Ahora que la lectura es un hábito masivamente inexistente en nuestro país. En esta realidad cultural en la que entre dos ecuatorianos, no alcanzan a leer un libro de promedio por año. Un libro que nos haga más libres, como dicen los cubanos. Cuando la deuda cultural más onerosa consiste en no habernos provocado el amor por los libros. Cuando se nos promete una campaña de lectura desde las esferas del poder, amerita echar mano a nuestros derechos ciudadanos.
El gesto más libre es la lectura, nos libera de la realidad, pero puede encadenarnos a algo peor: la irrealidad. Sacarnos a patadas de contexto, empujarnos fuera de la cancha, hacernos ajenos al terruño, confinarnos lejos de lo nuestro. No se trata de falsos provincialismos, los buenos escritores no conocen fronteras, son universales. La buena lectura no tiene que ver con obtener una visa para entrar al país de las maravillas. Uno es lo que lee, no hay que leer de todo. No hay que leer basura, uno se va pareciendo a lo que lee.
Por eso una campaña de lectura consiste en provocarnos con pasión el amor por los libros; y al tiempo, enseñarnos con didáctica a leer. Somos analfabetos de nuestras propias quimeras, no sabemos leer en ellas, y peor, reconocerlas en los libros. Hay un idioma que no desciframos: dejarnos seducir por el susurro de ese texto que amenaza con cambiarnos la vida. Nos aferramos a lo seguro, renunciando de antemano a volver amar los riesgos y vivir, peligrosamente, la sugerencia ignota de un libro.
La vertiginosa mentira cotidiana de ganar tiempo, nos empuja a no estar en nada, a no tomarnos el tiempo necesario de disfrutar la vida en plenitud. Leer lento, ese el mejor bofetón a los entontecidos por la vorágine de la lectura veloz. Transitar, paso a paso, letra por letra, palabra a palabra el pensamiento germinal del autor. Un libro se lo asimila, se lo siembra en los confines del ser para que retoñe nuevas simientes espirituales. Ninguna acrobacia de la memoria vale frente a un buen libro. Así como hay buenos libros, hay buena lectura y aquella no depende del autor, sino del lector.

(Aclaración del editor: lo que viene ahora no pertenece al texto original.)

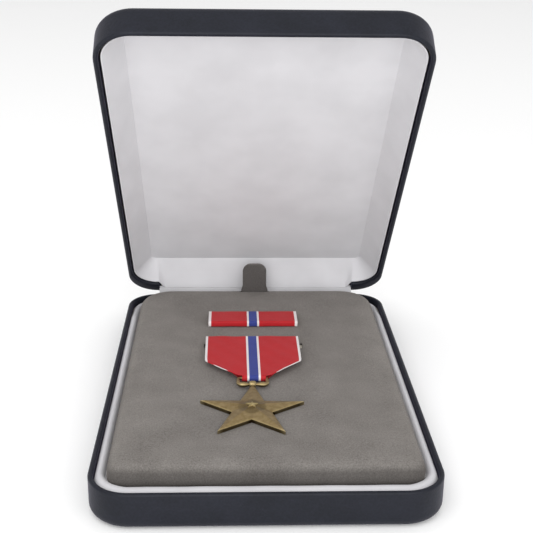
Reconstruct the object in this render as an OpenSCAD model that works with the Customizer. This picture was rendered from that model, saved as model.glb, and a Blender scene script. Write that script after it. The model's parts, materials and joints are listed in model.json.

Leer y releer, esa es la cuestión. Entablar en secreto diálogo con el autor, nuevas vertientes de amistad para el intercambio de inéditas experiencias. Si te enamoras de un libro, o de su autor, volver a leerlo. En la repetición está el placer del doble aprendizaje. Un libro en segundas lecturas suele decirnos cosas nuevas que silenció en la lectura inicial. Es tiempo de dedicarle tiempo a los libros, como se lo dedicamos a un buen amigo. Con valor agregado de lealtad y generosidad a toda prueba. Un buen libro abierto, siempre se entrega entero. Y casi nunca deja de invitarnos a un viaje apasionante hacia nosotros mismos.